→ **EXERCISE DETAILS**: Word for word, restate the lines from the start of the data below through the line containing "from math import atan2, cos, pi, radians, tan".

→ **COLLECTED MATERIAL**:

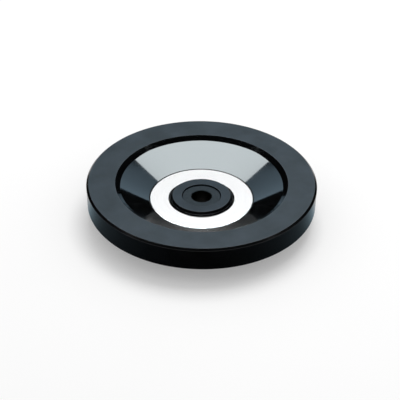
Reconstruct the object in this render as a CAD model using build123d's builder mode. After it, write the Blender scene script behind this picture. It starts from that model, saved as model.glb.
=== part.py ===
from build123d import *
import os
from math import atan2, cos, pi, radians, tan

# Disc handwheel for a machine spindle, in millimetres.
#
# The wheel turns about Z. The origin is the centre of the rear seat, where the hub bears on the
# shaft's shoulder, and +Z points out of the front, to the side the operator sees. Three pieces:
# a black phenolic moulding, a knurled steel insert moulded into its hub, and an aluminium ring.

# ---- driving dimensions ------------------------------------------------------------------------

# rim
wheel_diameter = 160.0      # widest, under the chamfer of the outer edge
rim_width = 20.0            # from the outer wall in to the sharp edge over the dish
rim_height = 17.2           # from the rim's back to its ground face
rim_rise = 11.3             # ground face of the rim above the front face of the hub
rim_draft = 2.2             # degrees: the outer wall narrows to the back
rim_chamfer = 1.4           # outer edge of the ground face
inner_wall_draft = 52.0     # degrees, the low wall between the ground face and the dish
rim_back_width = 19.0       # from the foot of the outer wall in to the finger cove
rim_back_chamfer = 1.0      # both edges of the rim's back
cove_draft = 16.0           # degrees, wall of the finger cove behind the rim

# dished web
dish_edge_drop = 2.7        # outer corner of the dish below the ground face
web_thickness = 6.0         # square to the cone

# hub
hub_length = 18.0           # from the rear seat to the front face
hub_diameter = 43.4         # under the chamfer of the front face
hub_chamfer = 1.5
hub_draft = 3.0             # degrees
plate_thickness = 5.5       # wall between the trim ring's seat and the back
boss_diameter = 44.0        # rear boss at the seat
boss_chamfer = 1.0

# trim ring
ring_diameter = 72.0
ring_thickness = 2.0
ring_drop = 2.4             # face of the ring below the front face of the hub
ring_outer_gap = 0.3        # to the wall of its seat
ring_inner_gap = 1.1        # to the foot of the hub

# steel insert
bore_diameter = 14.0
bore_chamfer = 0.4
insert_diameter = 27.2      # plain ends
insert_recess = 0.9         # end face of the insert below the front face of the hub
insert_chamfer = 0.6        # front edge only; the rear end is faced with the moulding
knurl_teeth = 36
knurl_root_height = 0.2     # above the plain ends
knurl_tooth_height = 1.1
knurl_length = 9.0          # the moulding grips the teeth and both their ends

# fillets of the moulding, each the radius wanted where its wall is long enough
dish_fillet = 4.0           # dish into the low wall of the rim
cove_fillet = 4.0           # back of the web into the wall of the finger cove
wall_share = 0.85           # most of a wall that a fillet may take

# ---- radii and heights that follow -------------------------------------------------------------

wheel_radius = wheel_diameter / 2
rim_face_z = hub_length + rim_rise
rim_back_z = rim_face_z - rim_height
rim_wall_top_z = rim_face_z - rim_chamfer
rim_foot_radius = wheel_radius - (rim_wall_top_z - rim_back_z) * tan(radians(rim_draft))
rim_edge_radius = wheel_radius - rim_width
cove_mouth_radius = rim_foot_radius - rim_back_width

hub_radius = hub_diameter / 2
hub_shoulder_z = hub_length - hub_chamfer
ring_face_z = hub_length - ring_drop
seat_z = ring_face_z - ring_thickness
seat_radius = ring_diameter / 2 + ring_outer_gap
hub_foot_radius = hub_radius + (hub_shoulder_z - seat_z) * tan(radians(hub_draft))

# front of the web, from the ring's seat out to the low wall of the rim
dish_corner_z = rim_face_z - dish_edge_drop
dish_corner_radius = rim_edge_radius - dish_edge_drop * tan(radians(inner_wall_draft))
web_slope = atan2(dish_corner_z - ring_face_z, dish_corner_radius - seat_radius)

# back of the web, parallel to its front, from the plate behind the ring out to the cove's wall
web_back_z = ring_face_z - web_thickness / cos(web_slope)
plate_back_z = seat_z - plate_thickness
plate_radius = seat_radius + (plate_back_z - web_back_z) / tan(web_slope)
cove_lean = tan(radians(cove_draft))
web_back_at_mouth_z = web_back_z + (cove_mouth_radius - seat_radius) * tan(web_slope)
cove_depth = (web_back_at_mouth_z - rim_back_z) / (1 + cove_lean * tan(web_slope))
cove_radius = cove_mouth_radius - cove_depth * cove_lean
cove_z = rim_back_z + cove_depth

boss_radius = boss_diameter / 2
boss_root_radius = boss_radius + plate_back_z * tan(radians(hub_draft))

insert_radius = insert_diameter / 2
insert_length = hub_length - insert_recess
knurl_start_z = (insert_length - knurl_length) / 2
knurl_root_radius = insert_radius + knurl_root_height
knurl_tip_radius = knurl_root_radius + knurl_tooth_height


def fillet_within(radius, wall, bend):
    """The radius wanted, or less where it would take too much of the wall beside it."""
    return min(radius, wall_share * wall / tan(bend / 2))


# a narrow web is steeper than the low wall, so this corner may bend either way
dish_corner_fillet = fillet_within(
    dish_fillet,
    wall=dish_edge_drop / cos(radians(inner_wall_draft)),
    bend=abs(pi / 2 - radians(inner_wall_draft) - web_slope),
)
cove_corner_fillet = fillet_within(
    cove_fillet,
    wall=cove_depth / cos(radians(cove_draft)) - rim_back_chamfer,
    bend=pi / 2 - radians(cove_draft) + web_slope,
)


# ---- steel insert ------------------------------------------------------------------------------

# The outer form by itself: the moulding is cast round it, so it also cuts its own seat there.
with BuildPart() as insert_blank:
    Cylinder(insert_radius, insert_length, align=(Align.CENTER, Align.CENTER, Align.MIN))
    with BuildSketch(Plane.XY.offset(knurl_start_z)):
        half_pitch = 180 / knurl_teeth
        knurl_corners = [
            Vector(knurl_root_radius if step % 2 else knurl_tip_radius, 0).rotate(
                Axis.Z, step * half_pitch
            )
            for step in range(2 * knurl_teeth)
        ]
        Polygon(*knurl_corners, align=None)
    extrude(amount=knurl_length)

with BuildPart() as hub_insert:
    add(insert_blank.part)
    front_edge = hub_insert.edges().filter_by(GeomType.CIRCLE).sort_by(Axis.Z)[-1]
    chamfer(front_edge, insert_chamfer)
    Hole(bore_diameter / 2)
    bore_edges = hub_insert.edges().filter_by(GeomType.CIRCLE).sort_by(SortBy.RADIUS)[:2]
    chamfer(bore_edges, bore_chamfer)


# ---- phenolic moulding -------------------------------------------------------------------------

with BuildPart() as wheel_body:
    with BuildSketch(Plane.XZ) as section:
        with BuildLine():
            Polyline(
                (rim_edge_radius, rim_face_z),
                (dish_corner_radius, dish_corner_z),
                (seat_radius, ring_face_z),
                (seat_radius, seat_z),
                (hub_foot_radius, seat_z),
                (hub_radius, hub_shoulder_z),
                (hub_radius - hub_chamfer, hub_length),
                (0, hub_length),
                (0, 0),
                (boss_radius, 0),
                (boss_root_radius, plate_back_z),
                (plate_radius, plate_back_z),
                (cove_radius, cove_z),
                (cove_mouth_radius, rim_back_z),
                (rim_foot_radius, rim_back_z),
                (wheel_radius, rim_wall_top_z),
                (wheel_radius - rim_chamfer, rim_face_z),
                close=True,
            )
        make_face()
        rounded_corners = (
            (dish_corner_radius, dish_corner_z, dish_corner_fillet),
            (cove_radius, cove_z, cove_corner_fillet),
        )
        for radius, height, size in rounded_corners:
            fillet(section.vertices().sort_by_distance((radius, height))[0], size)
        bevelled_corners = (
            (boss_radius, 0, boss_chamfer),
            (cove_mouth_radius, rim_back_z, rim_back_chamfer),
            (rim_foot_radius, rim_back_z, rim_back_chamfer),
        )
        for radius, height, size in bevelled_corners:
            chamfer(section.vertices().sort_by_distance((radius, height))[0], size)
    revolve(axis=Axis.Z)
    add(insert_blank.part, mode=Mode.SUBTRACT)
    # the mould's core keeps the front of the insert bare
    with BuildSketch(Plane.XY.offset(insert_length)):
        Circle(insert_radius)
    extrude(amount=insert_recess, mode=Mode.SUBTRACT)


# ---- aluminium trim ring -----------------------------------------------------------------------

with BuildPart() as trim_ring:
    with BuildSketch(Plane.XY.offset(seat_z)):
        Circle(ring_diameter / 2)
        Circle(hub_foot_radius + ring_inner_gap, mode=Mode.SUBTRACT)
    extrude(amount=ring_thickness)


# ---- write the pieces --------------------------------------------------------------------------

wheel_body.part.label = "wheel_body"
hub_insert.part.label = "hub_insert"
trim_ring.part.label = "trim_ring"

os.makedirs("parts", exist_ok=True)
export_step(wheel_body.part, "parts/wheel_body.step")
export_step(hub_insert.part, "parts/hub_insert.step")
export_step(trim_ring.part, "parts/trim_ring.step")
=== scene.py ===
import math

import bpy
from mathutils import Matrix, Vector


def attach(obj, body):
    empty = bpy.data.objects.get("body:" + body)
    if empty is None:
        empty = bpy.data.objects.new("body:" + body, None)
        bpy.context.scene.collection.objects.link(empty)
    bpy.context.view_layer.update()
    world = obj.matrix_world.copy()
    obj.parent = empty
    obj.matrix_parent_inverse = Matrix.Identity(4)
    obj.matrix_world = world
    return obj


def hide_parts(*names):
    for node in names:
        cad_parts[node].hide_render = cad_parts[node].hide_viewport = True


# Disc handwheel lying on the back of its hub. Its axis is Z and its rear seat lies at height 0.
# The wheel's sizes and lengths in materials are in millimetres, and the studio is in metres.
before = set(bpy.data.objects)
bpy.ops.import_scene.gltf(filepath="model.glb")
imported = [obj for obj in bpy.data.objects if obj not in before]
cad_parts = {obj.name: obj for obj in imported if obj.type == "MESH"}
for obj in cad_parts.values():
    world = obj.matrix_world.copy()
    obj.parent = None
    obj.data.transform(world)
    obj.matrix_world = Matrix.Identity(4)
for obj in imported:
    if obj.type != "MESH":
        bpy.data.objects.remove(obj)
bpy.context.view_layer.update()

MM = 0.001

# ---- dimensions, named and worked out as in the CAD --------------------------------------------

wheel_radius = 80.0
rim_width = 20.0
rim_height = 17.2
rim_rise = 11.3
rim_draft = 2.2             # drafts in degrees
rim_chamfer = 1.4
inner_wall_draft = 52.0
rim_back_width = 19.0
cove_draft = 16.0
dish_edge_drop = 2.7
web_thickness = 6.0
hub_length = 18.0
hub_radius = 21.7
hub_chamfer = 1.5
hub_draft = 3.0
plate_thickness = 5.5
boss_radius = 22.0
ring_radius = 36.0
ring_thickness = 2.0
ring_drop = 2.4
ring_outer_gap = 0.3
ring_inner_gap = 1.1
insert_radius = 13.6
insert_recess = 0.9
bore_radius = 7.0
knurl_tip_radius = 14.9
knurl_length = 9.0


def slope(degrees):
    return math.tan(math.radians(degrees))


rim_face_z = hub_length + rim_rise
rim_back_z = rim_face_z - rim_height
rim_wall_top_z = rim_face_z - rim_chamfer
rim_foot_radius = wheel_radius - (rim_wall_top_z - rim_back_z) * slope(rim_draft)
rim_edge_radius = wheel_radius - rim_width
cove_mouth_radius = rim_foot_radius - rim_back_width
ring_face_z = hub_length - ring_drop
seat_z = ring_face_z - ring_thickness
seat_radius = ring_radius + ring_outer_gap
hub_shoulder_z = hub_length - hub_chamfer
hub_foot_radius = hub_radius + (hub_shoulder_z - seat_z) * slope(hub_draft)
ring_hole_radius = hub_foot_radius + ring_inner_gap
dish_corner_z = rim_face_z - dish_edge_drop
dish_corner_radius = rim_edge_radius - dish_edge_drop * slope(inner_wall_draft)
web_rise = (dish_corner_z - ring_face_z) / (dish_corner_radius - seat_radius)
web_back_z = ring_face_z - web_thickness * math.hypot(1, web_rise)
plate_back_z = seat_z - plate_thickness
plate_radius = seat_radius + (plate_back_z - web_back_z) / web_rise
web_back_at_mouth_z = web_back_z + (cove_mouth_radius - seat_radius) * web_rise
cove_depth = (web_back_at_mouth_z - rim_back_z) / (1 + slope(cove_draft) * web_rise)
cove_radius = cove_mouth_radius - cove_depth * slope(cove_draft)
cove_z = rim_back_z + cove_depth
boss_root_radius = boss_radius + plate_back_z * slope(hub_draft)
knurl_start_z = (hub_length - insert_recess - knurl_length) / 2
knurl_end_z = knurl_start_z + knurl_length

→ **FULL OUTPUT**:
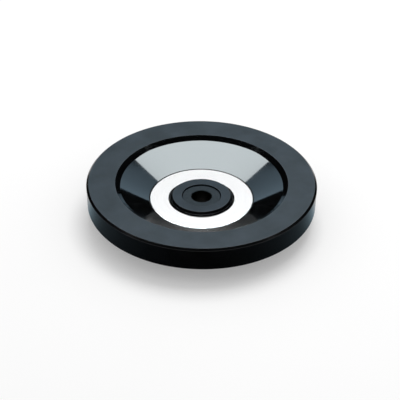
Reconstruct the object in this render as a CAD model using build123d's builder mode. After it, write the Blender scene script behind this picture. It starts from that model, saved as model.glb.
=== part.py ===
from build123d import *
import os
from math import atan2, cos, pi, radians, tan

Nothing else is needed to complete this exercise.